What are some other side effects of Cyclophosphamide Injection?
All drugs may cause side effects. However, many people have no side effects or only have minor side effects. Call your doctor or get medical help if any of these side effects or any other side effects bother you or do not go away:
- Not hungry.
- Loose stools (diarrhea).
- Hair loss.
- Upset stomach or throwing up.
- Belly pain.
- Change in color of skin.
- Change in nails.
These are not all of the side effects that may occur. If you have questions about side effects, call your doctor. Call your doctor for medical advice about side effects.
You may report side effects to the FDA at 1-800-FDA-1088. You may also report side effects at http://www.fda.gov/medwatch.
See also: Side effects (in more detail)
If OVERDOSE is suspected:
If you think there has been an overdose, call your poison control center or get medical care right away. Be ready to tell or show what was taken, how much, and when it happened.
How do I store and/or throw out Cyclophosphamide Injection?
- If you need to store this medicine at home, talk with your doctor, nurse, or pharmacist about how to store it.
- Keep all drugs in a safe place. Keep all drugs out of the reach of children and pets.
- Check with your pharmacist about how to throw out unused drugs.
Consumer Information Use and Disclaimer
- If your symptoms or health problems do not get better or if they become worse, call your doctor.
- Do not share your drugs with others and do not take anyone else's drugs.
- Keep a list of all your drugs (prescription, natural products, vitamins, OTC) with you. Give this list to your doctor.
- Talk with the doctor before starting any new drug, including prescription or OTC, natural products, or vitamins.
- Some drugs may have another patient information leaflet. Check with your pharmacist. If you have any questions about cyclophosphamide injection, please talk with your doctor, nurse, pharmacist, or other health care provider.
- If you think there has been an overdose, call your poison control center or get medical care right away. Be ready to tell or show what was taken, how much, and when it happened.

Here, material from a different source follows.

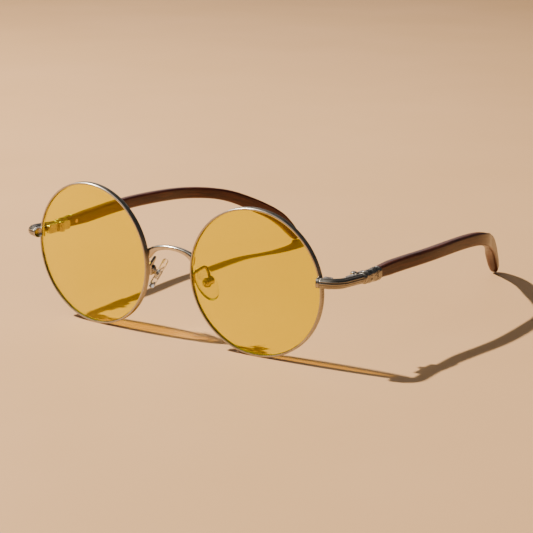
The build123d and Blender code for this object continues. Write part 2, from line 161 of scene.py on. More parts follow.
def piece(name, parts, body, material, stands_for=(), side="left", values=None, sharp=35):
    """One object from (points, faces) parts in millimetres, riding on a CAD body.

    values gives point attributes by name, as one number or one vector for each point.
    """
    points, faces = [], []
    for part_points, part_faces in parts:
        if volume(part_points, part_faces) < 0:
            part_faces = [f[::-1] for f in part_faces]
        first = sum(len(p) for p in points)
        points.append(part_points)
        faces += [tuple(first + i for i in f) for f in part_faces]
    points = np.vstack(points) * MM
    if SIDES[side] < 0:
        points = points * (-1, 1, 1)
        faces = [f[::-1] for f in faces]
    mesh = bpy.data.meshes.new(name)
    mesh.from_pydata(points.tolist(), [], faces)
    mesh.shade_smooth()
    mesh.set_sharp_from_angle(angle=radians(sharp))
    for key, data in (values or {}).items():
        data = np.asarray(data, np.float32)
        if data.ndim == 2:
            mesh.attributes.new(key, "FLOAT_VECTOR", "POINT").data.foreach_set("vector", data.ravel())
        else:
            mesh.attributes.new(key, "FLOAT", "POINT").data.foreach_set("value", data)
    mesh.materials.append(material)
    made = bpy.data.objects.new(name, mesh)
    bpy.context.scene.collection.objects.link(made)
    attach(made, body)
    if stands_for:
        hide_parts(*stands_for)
    return made


# ---------------------------------------------------------------- node helpers
def new_material(name):
    """A material with only an output, its node tree and its output node."""
    material = bpy.data.materials.new(name)
    material.use_nodes = True
    tree = material.node_tree
    tree.nodes.clear()
    return material, tree, tree.nodes.new("ShaderNodeOutputMaterial")


def node(tree, kind, inputs=None, **settings):
    """A node with its settings; an input is a socket to link or a value to set."""
    made = tree.nodes.new("ShaderNode" + kind)
    for key, value in settings.items():
        setattr(made, key, value)
    for key, value in (inputs or {}).items():
        if isinstance(value, bpy.types.NodeSocket):
            tree.links.new(value, made.inputs[key])
        else:
            made.inputs[key].default_value = value
    return made


def noise(tree, vector, scale, detail=4.0, rough=0.55, distortion=0.0):
    values = {"Vector": vector, "Scale": scale, "Detail": detail, "Roughness": rough,
              "Distortion": distortion}
    return node(tree, "TexNoise", values).outputs["Fac"]


def ramp(tree, factor, stops):
    """Colour ramp from (place, colour) stops."""
    made = node(tree, "ValToRGB", {"Fac": factor})
    elements = made.color_ramp.elements
    elements[0].position, elements[0].color = stops[0][0], (*stops[0][1], 1)
    elements[1].position, elements[1].color = stops[-1][0], (*stops[-1][1], 1)
    for place, colour in stops[1:-1]:
        elements.new(place).color = (*colour, 1)
    return made.outputs["Color"]


def spread(tree, value, low, high, from_low=0.3, from_high=0.7):
    """A value's range from_low to from_high stretched to low to high, and held there outside it."""
    values = {"Value": value, "From Min": from_low, "From Max": from_high, "To Min": low, "To Max": high}
    return node(tree, "MapRange", values).outputs["Result"]


def mixed(tree, factor, a, b, blend="MIX"):
    made = node(tree, "Mix", data_type="RGBA", blend_type=blend)
    for key, value in ((0, factor), (6, a), (7, b)):
        if isinstance(value, bpy.types.NodeSocket):
            tree.links.new(value, made.inputs[key])
        else:
            made.inputs[key].default_value = value if key == 0 else (*value, 1)
    return made.outputs[2]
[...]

This information should not be used to decide whether or not to take this medicine or any other medicine. Only the healthcare provider has the knowledge and training to decide which medicines are right for a specific patient. This information does not endorse any medicine as safe, effective, or approved for treating any patient or health condition. This is only a brief summary of general information about cyclophosphamide injection. It does NOT include all information about the possible uses, directions, warnings, precautions, interactions, adverse effects, or risks that may apply to this medicine. This information is not specific medical advice and does not replace information you receive from the healthcare provider. You must talk with the healthcare provider for complete information about the risks and benefits of using cyclophosphamide injection.